*PROVIDED MATERIAL*
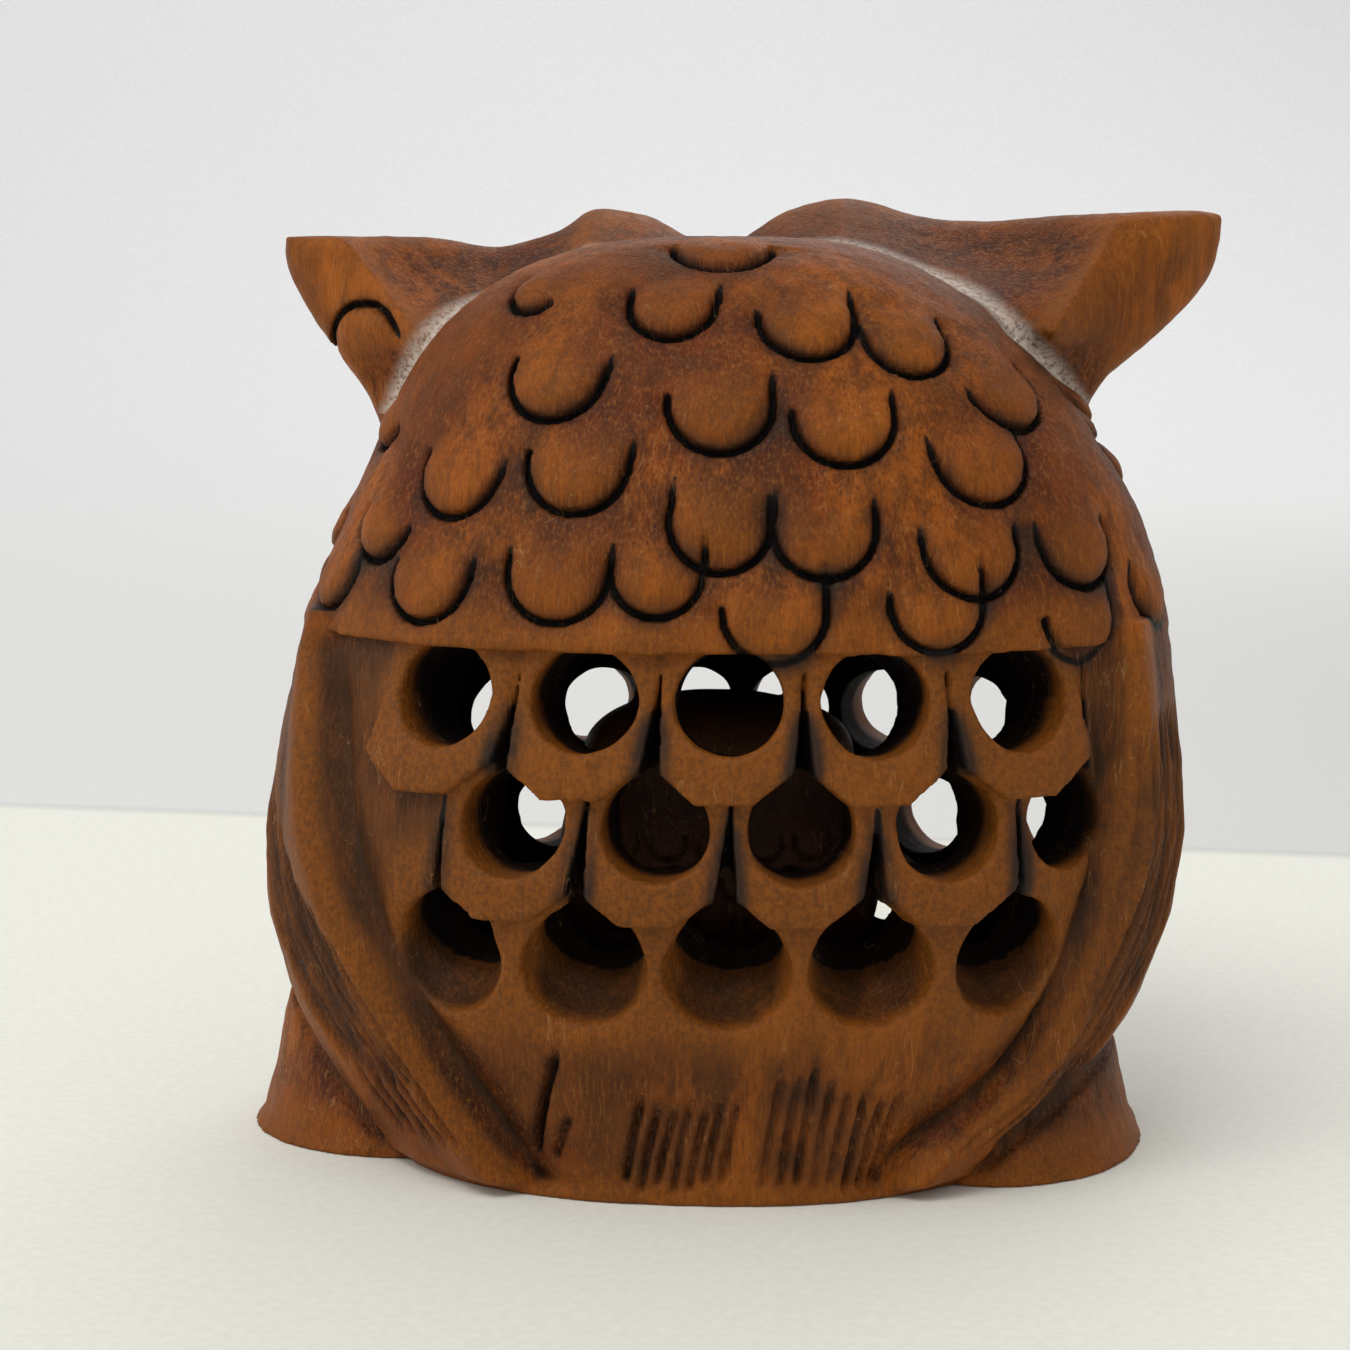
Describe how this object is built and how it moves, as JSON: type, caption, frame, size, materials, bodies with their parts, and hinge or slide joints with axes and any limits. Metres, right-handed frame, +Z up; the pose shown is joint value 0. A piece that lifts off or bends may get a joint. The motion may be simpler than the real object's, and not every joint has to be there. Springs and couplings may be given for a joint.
{
  "type": "owl figurine",
  "caption": "Carved wooden owl with pointed ears, a feathered back and a drilled lattice body, holding a smaller loose owl cut from the same block.",
  "frame": {"origin": "on the table under the middle of the owl", "axes": "+Z up, the face looks to -Y, the feathered back to +Y, X runs from ear to ear"},
  "size_m": [0.1042, 0.0688, 0.0995],
  "materials": {
    "outer_wood": "reddish-brown stained hardwood, satin wax worn by handling, dark in the cuts",
    "inner_wood": "the same wood left raw and darkened inside the cavity"
  },
  "bodies": {
    "outer": {"outer_owl": "outer_wood"},
    "inner": {"owlet": "inner_wood"}
  },
  "joints": [
    {"name": "owlet_turn", "type": "hinge", "parent": "outer", "child": "inner", "pos_m": [0.0015, 0.0015, 0.017], "axis": [0, 0, 1], "continuous": true}
  ]
}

*REQUIREMENTS*
Output the full listing exactly as it stands.

*SOLUTION TO THE PROBLEM*
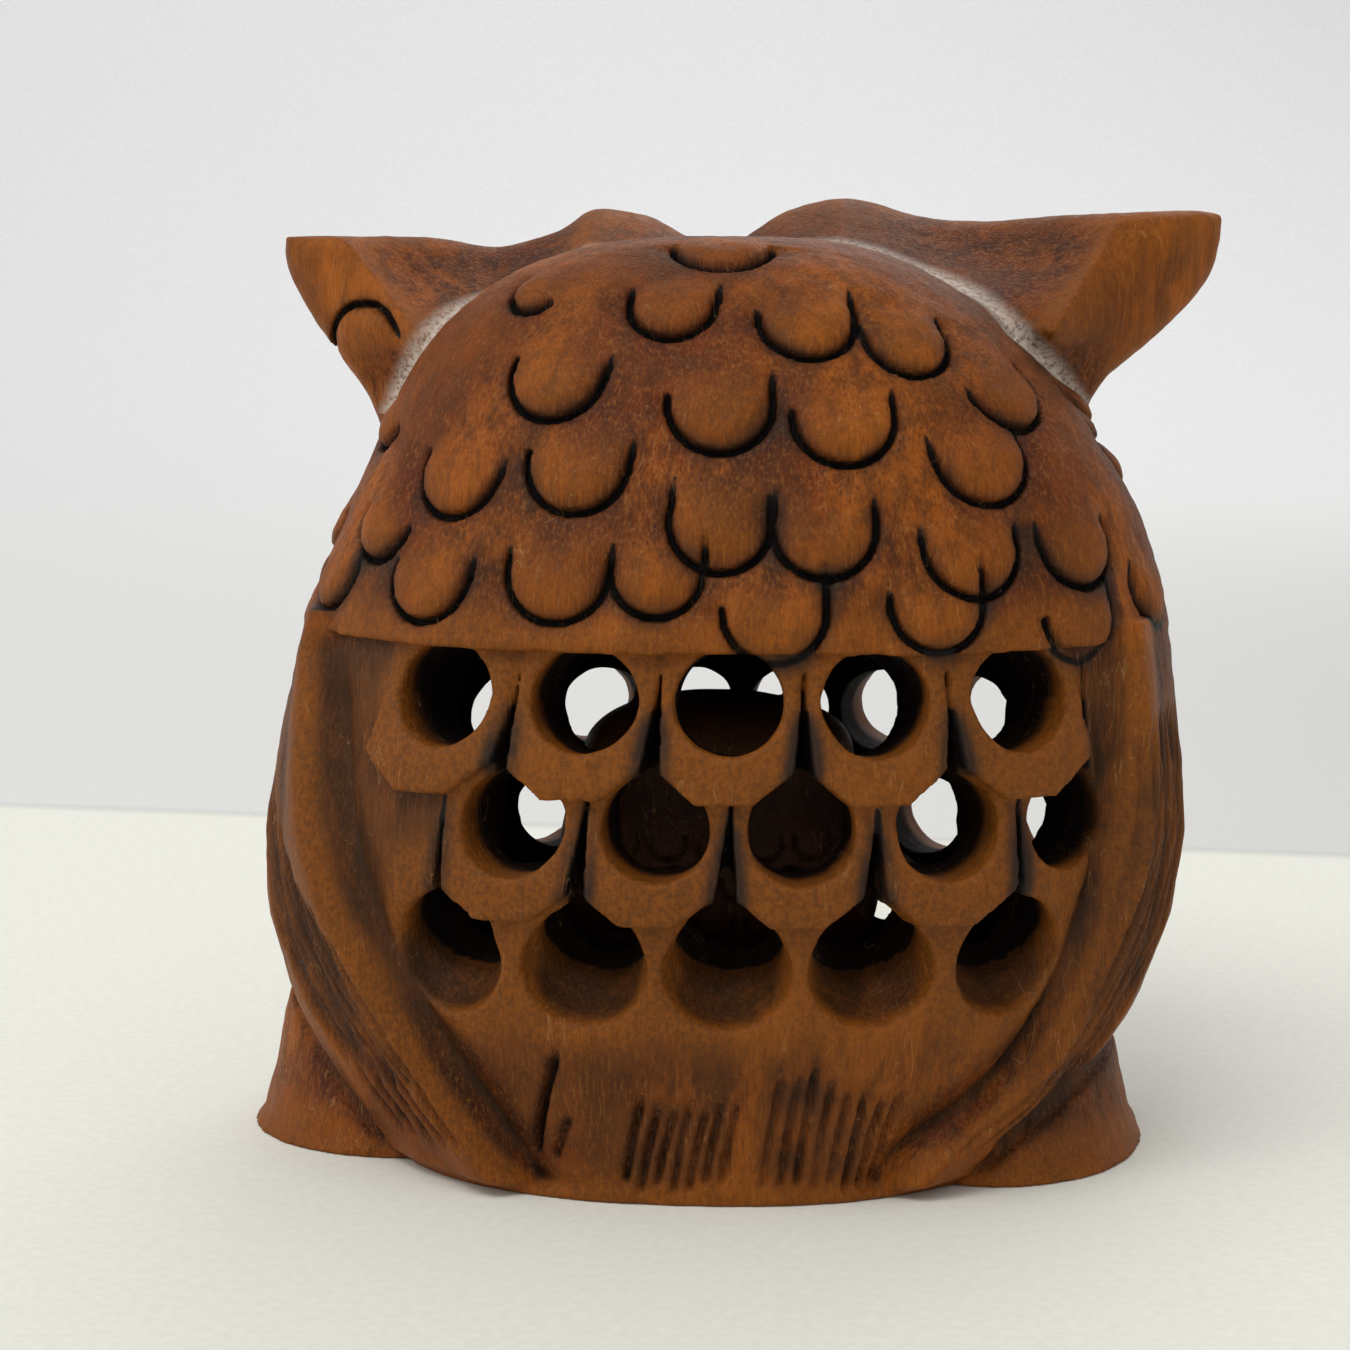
Describe how this object is built and how it moves, as JSON: type, caption, frame, size, materials, bodies with their parts, and hinge or slide joints with axes and any limits. Metres, right-handed frame, +Z up; the pose shown is joint value 0. A piece that lifts off or bends may get a joint. The motion may be simpler than the real object's, and not every joint has to be there. Springs and couplings may be given for a joint.
{
  "type": "owl figurine",
  "caption": "Carved wooden owl with pointed ears, a feathered back and a drilled lattice body, holding a smaller loose owl cut from the same block.",
  "frame": {"origin": "on the table under the middle of the owl", "axes": "+Z up, the face looks to -Y, the feathered back to +Y, X runs from ear to ear"},
  "size_m": [0.1042, 0.0688, 0.0995],
  "materials": {
    "outer_wood": "reddish-brown stained hardwood, satin wax worn by handling, dark in the cuts",
    "inner_wood": "the same wood left raw and darkened inside the cavity"
  },
  "bodies": {
    "outer": {"outer_owl": "outer_wood"},
    "inner": {"owlet": "inner_wood"}
  },
  "joints": [
    {"name": "owlet_turn", "type": "hinge", "parent": "outer", "child": "inner", "pos_m": [0.0015, 0.0015, 0.017], "axis": [0, 0, 1], "continuous": true}
  ]
}